== DATASET CONTENT ==

— START —

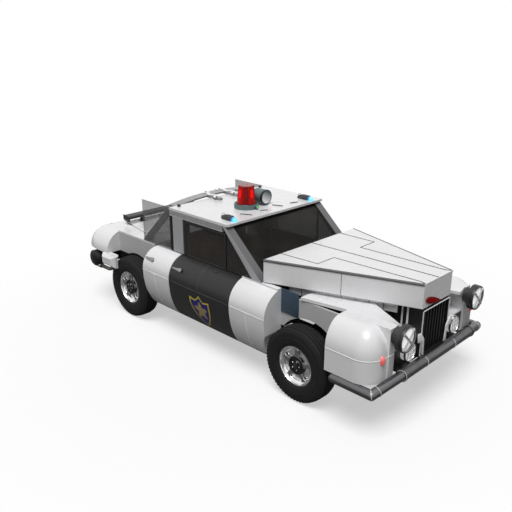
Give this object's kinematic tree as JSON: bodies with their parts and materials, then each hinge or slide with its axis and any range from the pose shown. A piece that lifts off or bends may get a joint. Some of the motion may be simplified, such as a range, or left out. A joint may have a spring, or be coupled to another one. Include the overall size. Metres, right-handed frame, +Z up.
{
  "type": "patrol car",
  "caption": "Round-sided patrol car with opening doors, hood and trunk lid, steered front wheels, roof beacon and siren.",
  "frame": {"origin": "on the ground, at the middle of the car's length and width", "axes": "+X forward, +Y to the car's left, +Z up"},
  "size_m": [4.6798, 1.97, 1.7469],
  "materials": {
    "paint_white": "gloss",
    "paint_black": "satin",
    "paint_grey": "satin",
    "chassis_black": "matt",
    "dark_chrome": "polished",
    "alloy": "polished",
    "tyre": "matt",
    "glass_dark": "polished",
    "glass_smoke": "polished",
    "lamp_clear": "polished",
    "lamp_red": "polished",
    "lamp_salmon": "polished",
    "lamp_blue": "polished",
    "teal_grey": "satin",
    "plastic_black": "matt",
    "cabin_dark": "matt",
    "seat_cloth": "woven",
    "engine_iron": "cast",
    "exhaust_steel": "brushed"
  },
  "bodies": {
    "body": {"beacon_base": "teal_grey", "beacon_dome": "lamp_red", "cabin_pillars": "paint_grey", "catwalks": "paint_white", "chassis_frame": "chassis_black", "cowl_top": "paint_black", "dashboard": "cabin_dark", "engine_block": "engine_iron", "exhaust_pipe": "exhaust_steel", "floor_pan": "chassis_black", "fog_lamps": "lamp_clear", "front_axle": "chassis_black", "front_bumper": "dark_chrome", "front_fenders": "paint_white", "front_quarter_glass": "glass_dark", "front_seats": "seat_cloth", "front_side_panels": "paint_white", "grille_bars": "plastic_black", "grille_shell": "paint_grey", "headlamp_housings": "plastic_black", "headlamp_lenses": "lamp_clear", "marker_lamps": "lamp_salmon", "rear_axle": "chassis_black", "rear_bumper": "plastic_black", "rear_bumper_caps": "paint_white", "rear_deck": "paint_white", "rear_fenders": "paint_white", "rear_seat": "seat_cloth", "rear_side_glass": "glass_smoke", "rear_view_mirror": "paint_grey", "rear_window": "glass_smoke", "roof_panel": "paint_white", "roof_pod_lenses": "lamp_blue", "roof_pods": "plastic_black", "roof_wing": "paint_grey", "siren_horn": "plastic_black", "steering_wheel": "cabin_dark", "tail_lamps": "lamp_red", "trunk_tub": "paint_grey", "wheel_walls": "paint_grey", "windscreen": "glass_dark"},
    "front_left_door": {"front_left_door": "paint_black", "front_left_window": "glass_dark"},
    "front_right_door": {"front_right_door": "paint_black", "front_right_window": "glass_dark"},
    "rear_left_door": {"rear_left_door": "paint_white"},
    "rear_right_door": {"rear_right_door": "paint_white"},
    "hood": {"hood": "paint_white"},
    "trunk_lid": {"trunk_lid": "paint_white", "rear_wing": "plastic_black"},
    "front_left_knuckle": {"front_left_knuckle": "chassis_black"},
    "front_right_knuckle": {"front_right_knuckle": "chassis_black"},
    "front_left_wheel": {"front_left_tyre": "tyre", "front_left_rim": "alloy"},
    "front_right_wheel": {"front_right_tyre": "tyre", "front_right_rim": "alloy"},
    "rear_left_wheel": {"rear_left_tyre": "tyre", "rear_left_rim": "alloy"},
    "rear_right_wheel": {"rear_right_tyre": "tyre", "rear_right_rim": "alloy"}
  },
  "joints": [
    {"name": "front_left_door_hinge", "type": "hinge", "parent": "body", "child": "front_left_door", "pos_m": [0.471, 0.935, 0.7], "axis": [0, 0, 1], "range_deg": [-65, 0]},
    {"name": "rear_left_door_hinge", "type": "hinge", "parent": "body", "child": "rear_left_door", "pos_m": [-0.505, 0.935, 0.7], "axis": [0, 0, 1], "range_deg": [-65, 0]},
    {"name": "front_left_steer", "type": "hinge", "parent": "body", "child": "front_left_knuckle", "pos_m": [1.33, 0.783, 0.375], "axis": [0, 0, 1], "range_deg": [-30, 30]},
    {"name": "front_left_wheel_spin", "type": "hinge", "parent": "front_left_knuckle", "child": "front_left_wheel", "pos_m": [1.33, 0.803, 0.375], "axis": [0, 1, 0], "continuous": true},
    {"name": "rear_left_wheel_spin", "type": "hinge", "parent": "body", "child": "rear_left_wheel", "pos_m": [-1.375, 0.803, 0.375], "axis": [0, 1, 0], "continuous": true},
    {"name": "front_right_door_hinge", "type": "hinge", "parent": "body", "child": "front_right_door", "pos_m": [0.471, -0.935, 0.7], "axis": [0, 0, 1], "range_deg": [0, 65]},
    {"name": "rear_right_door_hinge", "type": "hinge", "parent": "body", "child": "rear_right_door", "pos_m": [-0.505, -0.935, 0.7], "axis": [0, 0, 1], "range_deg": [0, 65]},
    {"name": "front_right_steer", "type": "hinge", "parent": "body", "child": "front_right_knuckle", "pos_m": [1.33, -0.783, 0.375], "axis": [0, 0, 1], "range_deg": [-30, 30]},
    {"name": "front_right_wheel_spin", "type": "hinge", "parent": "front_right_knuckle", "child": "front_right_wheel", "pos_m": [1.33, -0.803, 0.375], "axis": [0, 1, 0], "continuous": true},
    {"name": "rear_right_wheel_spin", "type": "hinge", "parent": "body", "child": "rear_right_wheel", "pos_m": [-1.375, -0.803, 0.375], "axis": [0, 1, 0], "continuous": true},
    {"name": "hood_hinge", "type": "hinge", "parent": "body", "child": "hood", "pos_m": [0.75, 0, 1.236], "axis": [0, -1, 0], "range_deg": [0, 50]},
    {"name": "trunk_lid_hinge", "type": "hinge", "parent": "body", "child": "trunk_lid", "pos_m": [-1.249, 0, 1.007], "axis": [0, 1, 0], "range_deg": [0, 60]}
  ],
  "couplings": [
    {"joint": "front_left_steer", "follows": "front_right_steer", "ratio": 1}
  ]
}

— END —

== DIRECTION ==
All of the material must be reproduced exactly.

== RESULT OF THIS TASK ==
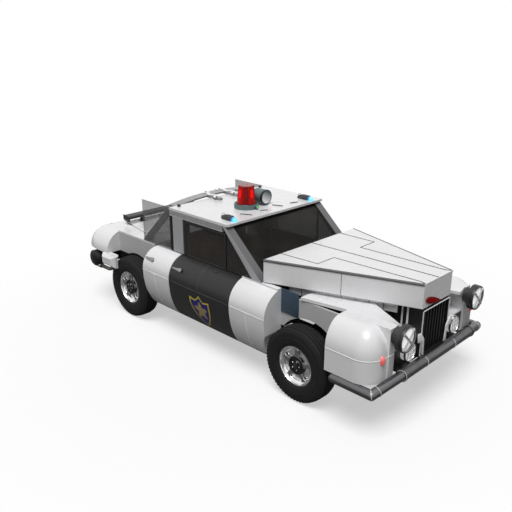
Give this object's kinematic tree as JSON: bodies with their parts and materials, then each hinge or slide with its axis and any range from the pose shown. A piece that lifts off or bends may get a joint. Some of the motion may be simplified, such as a range, or left out. A joint may have a spring, or be coupled to another one. Include the overall size. Metres, right-handed frame, +Z up.
{
  "type": "patrol car",
  "caption": "Round-sided patrol car with opening doors, hood and trunk lid, steered front wheels, roof beacon and siren.",
  "frame": {"origin": "on the ground, at the middle of the car's length and width", "axes": "+X forward, +Y to the car's left, +Z up"},
  "size_m": [4.6798, 1.97, 1.7469],
  "materials": {
    "paint_white": "gloss",
    "paint_black": "satin",
    "paint_grey": "satin",
    "chassis_black": "matt",
    "dark_chrome": "polished",
    "alloy": "polished",
    "tyre": "matt",
    "glass_dark": "polished",
    "glass_smoke": "polished",
    "lamp_clear": "polished",
    "lamp_red": "polished",
    "lamp_salmon": "polished",
    "lamp_blue": "polished",
    "teal_grey": "satin",
    "plastic_black": "matt",
    "cabin_dark": "matt",
    "seat_cloth": "woven",
    "engine_iron": "cast",
    "exhaust_steel": "brushed"
  },
  "bodies": {
    "body": {"beacon_base": "teal_grey", "beacon_dome": "lamp_red", "cabin_pillars": "paint_grey", "catwalks": "paint_white", "chassis_frame": "chassis_black", "cowl_top": "paint_black", "dashboard": "cabin_dark", "engine_block": "engine_iron", "exhaust_pipe": "exhaust_steel", "floor_pan": "chassis_black", "fog_lamps": "lamp_clear", "front_axle": "chassis_black", "front_bumper": "dark_chrome", "front_fenders": "paint_white", "front_quarter_glass": "glass_dark", "front_seats": "seat_cloth", "front_side_panels": "paint_white", "grille_bars": "plastic_black", "grille_shell": "paint_grey", "headlamp_housings": "plastic_black", "headlamp_lenses": "lamp_clear", "marker_lamps": "lamp_salmon", "rear_axle": "chassis_black", "rear_bumper": "plastic_black", "rear_bumper_caps": "paint_white", "rear_deck": "paint_white", "rear_fenders": "paint_white", "rear_seat": "seat_cloth", "rear_side_glass": "glass_smoke", "rear_view_mirror": "paint_grey", "rear_window": "glass_smoke", "roof_panel": "paint_white", "roof_pod_lenses": "lamp_blue", "roof_pods": "plastic_black", "roof_wing": "paint_grey", "siren_horn": "plastic_black", "steering_wheel": "cabin_dark", "tail_lamps": "lamp_red", "trunk_tub": "paint_grey", "wheel_walls": "paint_grey", "windscreen": "glass_dark"},
    "front_left_door": {"front_left_door": "paint_black", "front_left_window": "glass_dark"},
    "front_right_door": {"front_right_door": "paint_black", "front_right_window": "glass_dark"},
    "rear_left_door": {"rear_left_door": "paint_white"},
    "rear_right_door": {"rear_right_door": "paint_white"},
    "hood": {"hood": "paint_white"},
    "trunk_lid": {"trunk_lid": "paint_white", "rear_wing": "plastic_black"},
    "front_left_knuckle": {"front_left_knuckle": "chassis_black"},
    "front_right_knuckle": {"front_right_knuckle": "chassis_black"},
    "front_left_wheel": {"front_left_tyre": "tyre", "front_left_rim": "alloy"},
    "front_right_wheel": {"front_right_tyre": "tyre", "front_right_rim": "alloy"},
    "rear_left_wheel": {"rear_left_tyre": "tyre", "rear_left_rim": "alloy"},
    "rear_right_wheel": {"rear_right_tyre": "tyre", "rear_right_rim": "alloy"}
  },
  "joints": [
    {"name": "front_left_door_hinge", "type": "hinge", "parent": "body", "child": "front_left_door", "pos_m": [0.471, 0.935, 0.7], "axis": [0, 0, 1], "range_deg": [-65, 0]},
    {"name": "rear_left_door_hinge", "type": "hinge", "parent": "body", "child": "rear_left_door", "pos_m": [-0.505, 0.935, 0.7], "axis": [0, 0, 1], "range_deg": [-65, 0]},
    {"name": "front_left_steer", "type": "hinge", "parent": "body", "child": "front_left_knuckle", "pos_m": [1.33, 0.783, 0.375], "axis": [0, 0, 1], "range_deg": [-30, 30]},
    {"name": "front_left_wheel_spin", "type": "hinge", "parent": "front_left_knuckle", "child": "front_left_wheel", "pos_m": [1.33, 0.803, 0.375], "axis": [0, 1, 0], "continuous": true},
    {"name": "rear_left_wheel_spin", "type": "hinge", "parent": "body", "child": "rear_left_wheel", "pos_m": [-1.375, 0.803, 0.375], "axis": [0, 1, 0], "continuous": true},
    {"name": "front_right_door_hinge", "type": "hinge", "parent": "body", "child": "front_right_door", "pos_m": [0.471, -0.935, 0.7], "axis": [0, 0, 1], "range_deg": [0, 65]},
    {"name": "rear_right_door_hinge", "type": "hinge", "parent": "body", "child": "rear_right_door", "pos_m": [-0.505, -0.935, 0.7], "axis": [0, 0, 1], "range_deg": [0, 65]},
    {"name": "front_right_steer", "type": "hinge", "parent": "body", "child": "front_right_knuckle", "pos_m": [1.33, -0.783, 0.375], "axis": [0, 0, 1], "range_deg": [-30, 30]},
    {"name": "front_right_wheel_spin", "type": "hinge", "parent": "front_right_knuckle", "child": "front_right_wheel", "pos_m": [1.33, -0.803, 0.375], "axis": [0, 1, 0], "continuous": true},
    {"name": "rear_right_wheel_spin", "type": "hinge", "parent": "body", "child": "rear_right_wheel", "pos_m": [-1.375, -0.803, 0.375], "axis": [0, 1, 0], "continuous": true},
    {"name": "hood_hinge", "type": "hinge", "parent": "body", "child": "hood", "pos_m": [0.75, 0, 1.236], "axis": [0, -1, 0], "range_deg": [0, 50]},
    {"name": "trunk_lid_hinge", "type": "hinge", "parent": "body", "child": "trunk_lid", "pos_m": [-1.249, 0, 1.007], "axis": [0, 1, 0], "range_deg": [0, 60]}
  ],
  "couplings": [
    {"joint": "front_left_steer", "follows": "front_right_steer", "ratio": 1}
  ]
}